Tsunade smiled, a broad, full smile that made Sakura relax minutely, relieved that she had pleased her master. "Everything is stupid when you look at it from all angles. But at the time, and sometimes even after, it makes perfect sense. Did you know I had hemophobia for years? I was afraid of death, too afraid to touch it.

"But by refusing to fight my fear, many people died. I feared death itself, and because I could not face it, it kept on taking even when I held the power to stop its assault. But I did it for a reason, and looking back, I'd probably have the same reaction even knowing what I do now."

Sakura smiled sadly, "Every day I think, 'If I could just go back in time.' Maybe it would make things better. Maybe it wouldn't. But I can't, and things have happened that I can't control. I couldn't stop Sasuke from leaving, I couldn't stop him and Naruto from fighting, and I can't seem to stop my team from falling apart!" Tears were glinting in her eyes now, but Tsunade kept her peace, watching and waiting, sensing this wasn't the end.

It wasn't.

"I could've stopped hating Naruto, I could've stopped fighting Ino, I could've stopped chasing Sasuke and actually tried to be a kunoichi. I could've been a better daughter; I could've been a better student. I should've gotten it through my head long ago that book smarts don't make a shinobi!" Her eyes hardened dangerously, and Tsunade- who was about to step in- allowed her self a secret smile and stayed as she was.
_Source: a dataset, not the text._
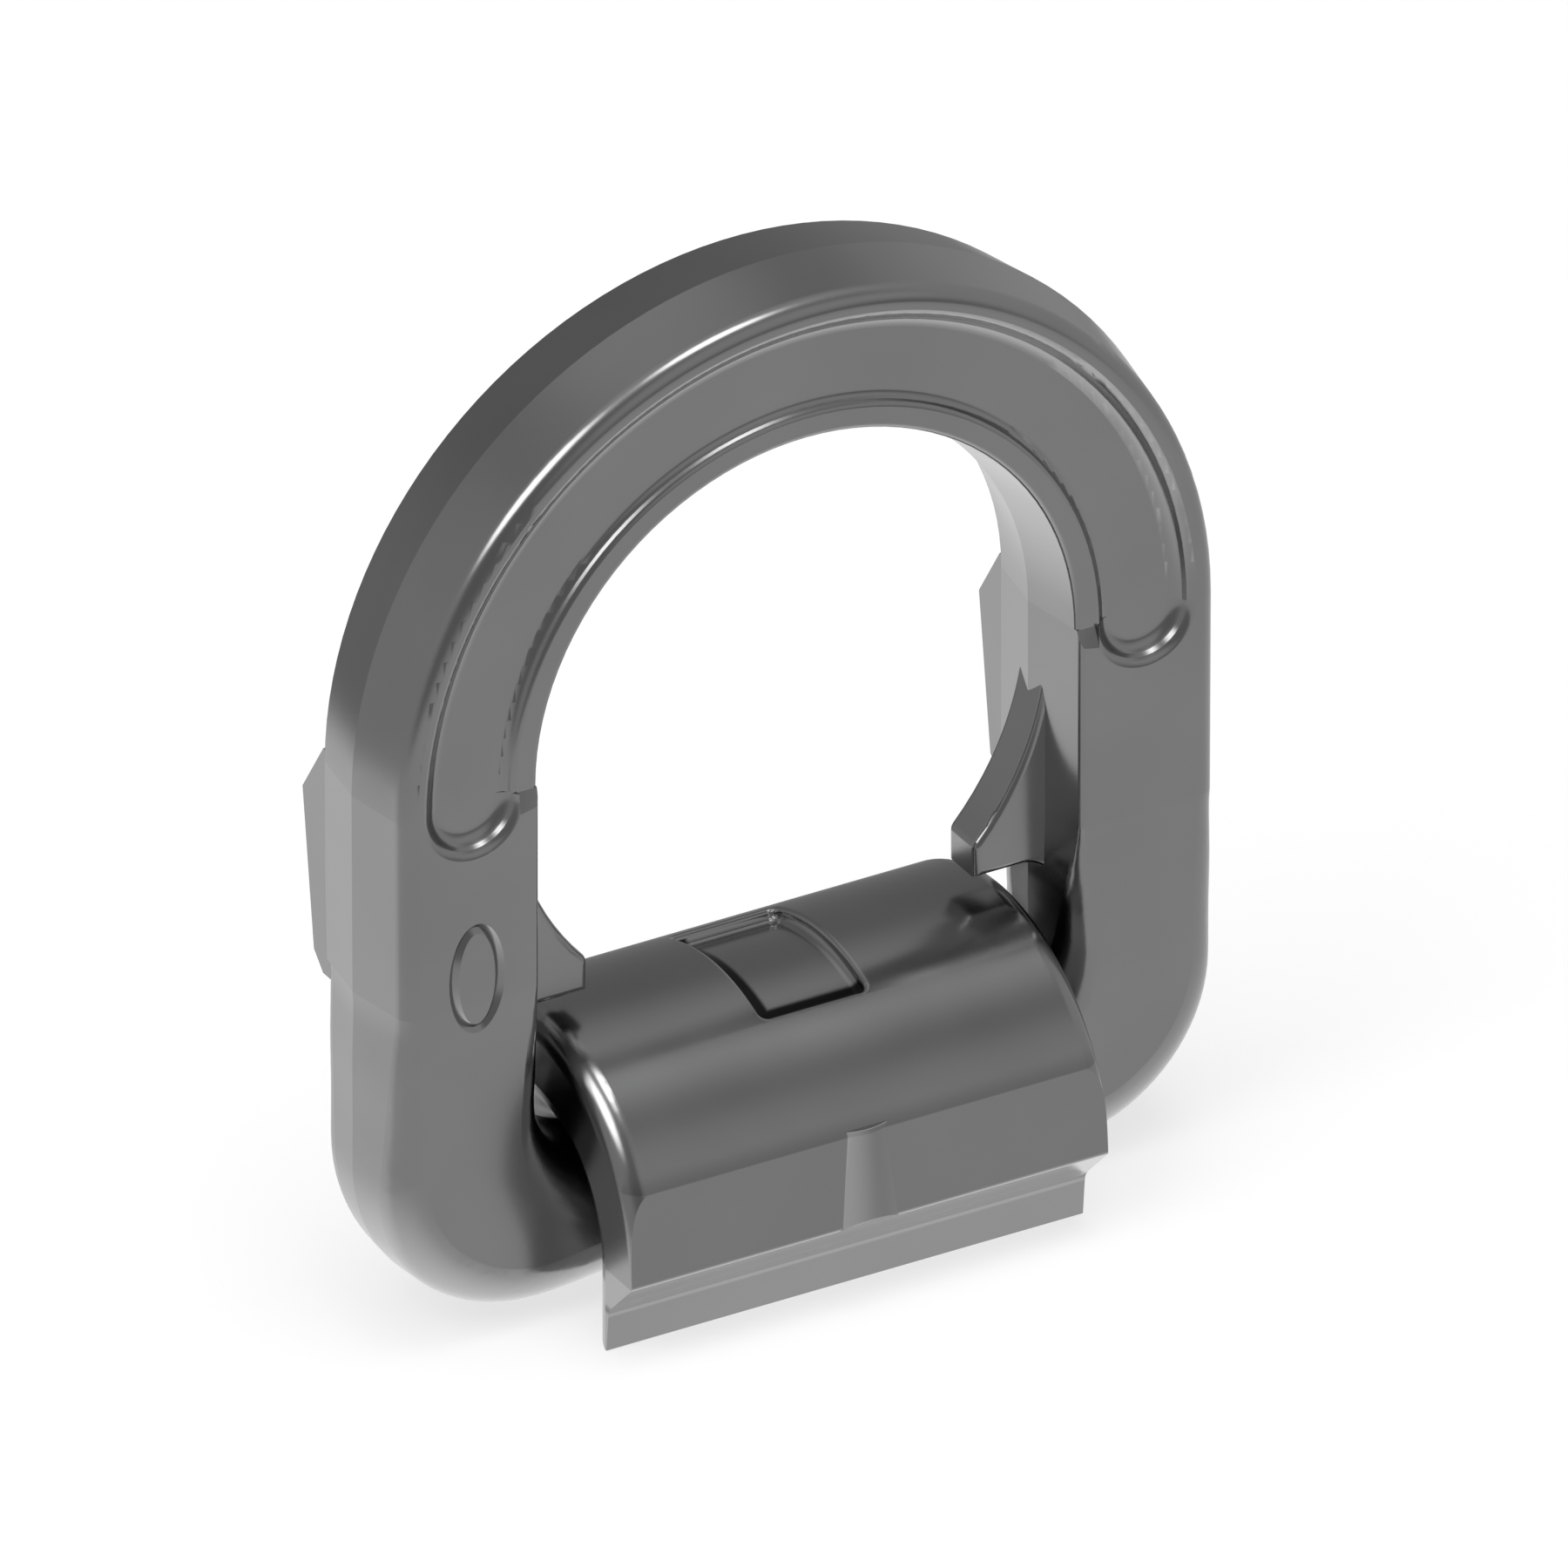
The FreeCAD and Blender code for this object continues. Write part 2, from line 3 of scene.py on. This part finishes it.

"Maybe I could have done all those things. Maybe I even should have. But I didn't. I'm not perfect, and I realize that now. I'm human, and humans make mistakes. But that's what makes humanity so special. We have the power to make mistakes and learn from them. I could have all that. Maybe, in another life, I did. But I didn't, and now I'm doing my best to make up for lost time. And sometimes I admit to myself that I couldn't really have done anything else. It was who I was back then, just as the person I am now wouldn't shriek in terror at the sight of an enemy.

"You were a different person, then; just as I was. Sometimes people need a little push to get them on their feet, but after that it's all them."

Tsunade smiled, and gave the girl a brief hug, "A little off topic, but true none-the-less. Now!" She changed topics with the ease of long practice, "Are you ready for your test?"

Sakura gulped at the sight of her master's malicious grin, the deep confidence she had gained on the walk over vanishing in a nanosecond.

But on that short, five-minute walk, Sakura had found herself. All it took was a stubborn, prideful Chuunin to injured to move forcing her tired body to comply with her wishes, and a few words from a wise source. It stoked an inner fire within her body, warming a hearth gone cold long ago. Now that it burned, no wind, no matter how strong or frigid, could put it out.

At fourteen years old Haruno Sakura passed a rigorous test and became one of the youngest fully active medics in Konohagakure. She walked down Konoha Memorial Hospital's bland halls five days a week, from the deepest days of winter to the hottest day of summer, all the while a chill breeze whistled through the corridors.

She never shivered again when faced with their leaching, icy tendrils.

I'm not sure if I get this, and I wrote it! Basically, a few weeks ago I was feeling very deep and typed this up. Now I'm feeling guilty for neglecting this site in favor of finals (7 DAYS!) and decided to put this up as a peace offering (DON'T HURT ME!)